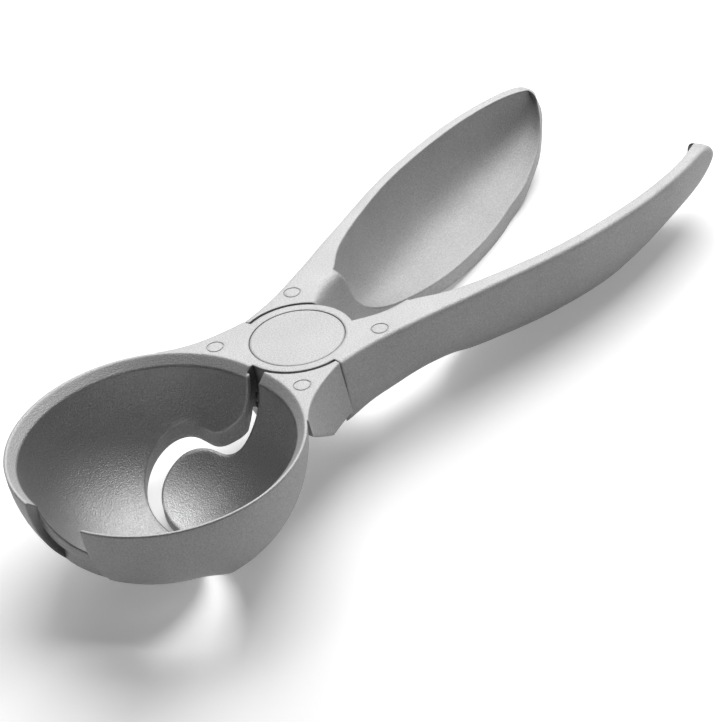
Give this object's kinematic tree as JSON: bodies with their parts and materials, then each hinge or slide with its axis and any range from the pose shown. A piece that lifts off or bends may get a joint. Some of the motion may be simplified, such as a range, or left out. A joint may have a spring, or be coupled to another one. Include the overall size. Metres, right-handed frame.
{
  "type": "lever ice cream scoop",
  "caption": "Scissor-like ice cream scoop: two crossing levers, each with half of a round bowl and a hollow leaf-shaped grip, on a sprung pivot.",
  "frame": {"origin": "where the pivot axis meets the flat top plane of the tool", "axes": "+X from the pivot towards the grip tips, +Z along the pivot out of the bowl mouth, +Y to lever A's bowl half"},
  "size_m": [0.1951, 0.0688, 0.032],
  "materials": {
    "cast_lever_a": "blasted die-cast, matte",
    "cast_lever_b": "blasted die-cast, matte",
    "cover": "matte, pressed flush",
    "screw": "turned",
    "sleeve": "ground",
    "bush": "moulded, natural",
    "washer": "moulded, natural",
    "spring": "drawn wire",
    "retainer": "stamped",
    "nut": "plain",
    "bottom_plug": "matte, pressed flush"
  },
  "bodies": {
    "lever_a_body": {"lever_a": "cast_lever_a", "cover_disc": "cover", "pivot_screw": "screw", "pivot_sleeve": "sleeve", "thrust_washer": "washer", "torsion_spring": "spring", "retaining_washer": "retainer", "lock_nut": "nut"},
    "lever_b_body": {"lever_b": "cast_lever_b", "bearing_bush": "bush", "bottom_cap": "bottom_plug"}
  },
  "joints": [
    {"name": "pivot", "type": "hinge", "parent": "lever_a_body", "child": "lever_b_body", "pos_m": [0, 0, 0], "axis": [0, 0, 1], "range_deg": [-6, 0], "stiffness_Nm_per_rad": 1.5, "springref_deg": 20.05, "deforming": ["torsion_spring"]}
  ]
}
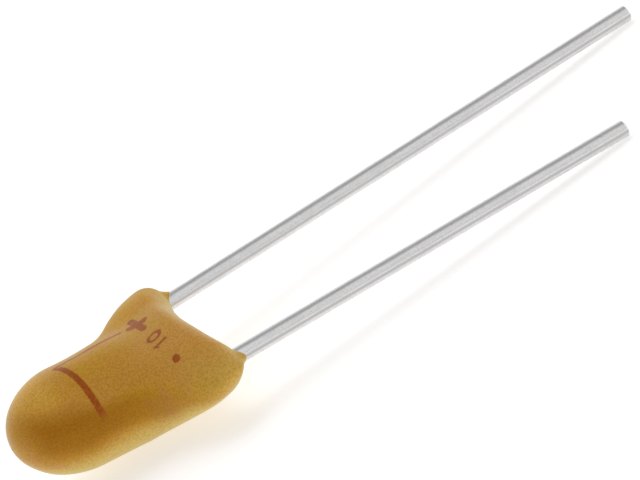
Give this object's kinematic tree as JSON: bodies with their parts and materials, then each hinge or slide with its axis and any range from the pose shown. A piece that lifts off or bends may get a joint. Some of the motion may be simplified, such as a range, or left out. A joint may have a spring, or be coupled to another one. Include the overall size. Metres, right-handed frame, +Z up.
{
  "type": "tantalum capacitor",
  "caption": "Dipped tantalum capacitor: a bead of ochre resin with flared shoulders over a sintered anode, on straight radial wire leads, the positive one longer.",
  "frame": {"origin": "centre of the part's footprint, on the surface that it lies on", "axes": "+X from the resin's rounded tip towards the lead ends, +Y towards the positive lead, +Z up, out of the printed face; the part lies on its belly and on both lead tips, so the leads slope down about 6 degrees towards +X"},
  "size_m": [0.0226, 0.007, 0.0035],
  "materials": {
    "resin": "satin dipped epoxy resin, ochre, with red ink marks",
    "tinned_wire": "bright tin plating with fine drawing lines",
    "sintered_tantalum": "porous sintered metal",
    "tantalum_wire": "drawn wire",
    "washer_plastic": "white fluoropolymer",
    "manganese_dioxide": "matt black crust",
    "graphite": "dark grey, slightly shiny",
    "silver_paint": "matt silver paint",
    "solder": "dull solder",
    "weld": "heat-dulled weld metal"
  },
  "bodies": {
    "root": {"resin_coat": "resin", "positive_lead": "tinned_wire", "negative_lead": "tinned_wire", "anode_pellet": "sintered_tantalum", "riser_wire": "tantalum_wire", "insulating_washer": "washer_plastic", "manganese_layer": "manganese_dioxide", "graphite_layer": "graphite", "silver_layer": "silver_paint", "solder_joint": "solder", "weld_nugget": "weld"}
  },
  "joints": []
}
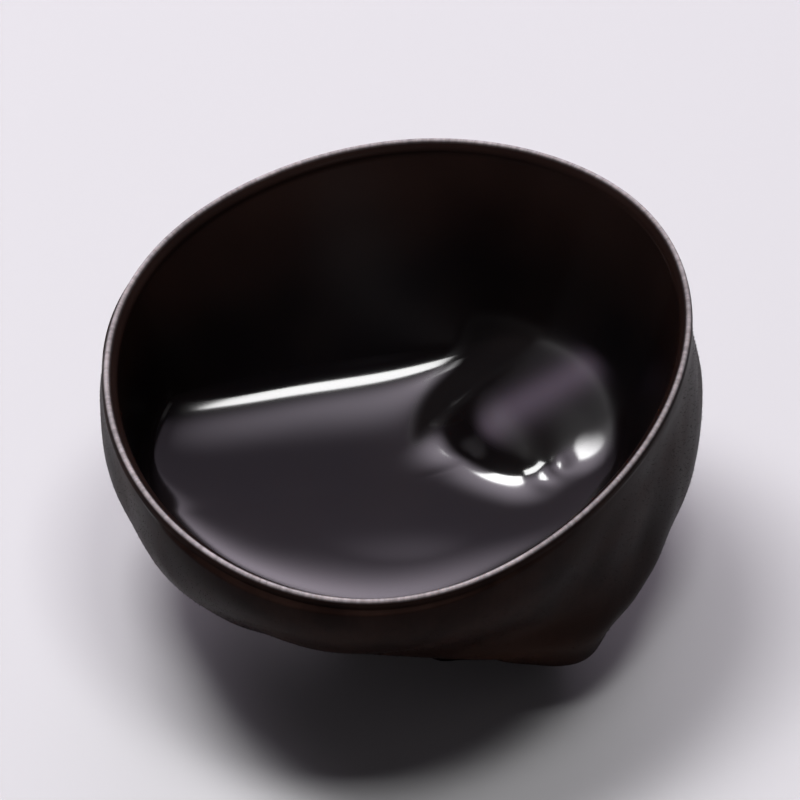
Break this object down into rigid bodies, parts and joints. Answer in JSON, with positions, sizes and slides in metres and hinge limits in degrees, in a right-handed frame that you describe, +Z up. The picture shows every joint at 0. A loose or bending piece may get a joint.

## Written exercise:
Pick out every line holding the string "then" and return it.

## Completed exercise:
Give this object's kinematic tree as JSON: bodies with their parts and materials, then each hinge or slide with its axis and any range from the pose shown. A piece that lifts off or bends may get a joint. Some of the motion may be simplified, such as a range, or left out. A joint may have a spring, or be coupled to another one. Include the overall size. Metres, right-handed frame.
Give this object's kinematic tree as JSON: bodies with their parts and materials, then each hinge or slide with its axis and any range from the pose shown. A piece that lifts off or bends may get a joint. Some of the motion may be simplified, such as a range, or left out. A joint may have a spring, or be coupled to another one. Include the overall size. Metres, right-handed frame, +Z up.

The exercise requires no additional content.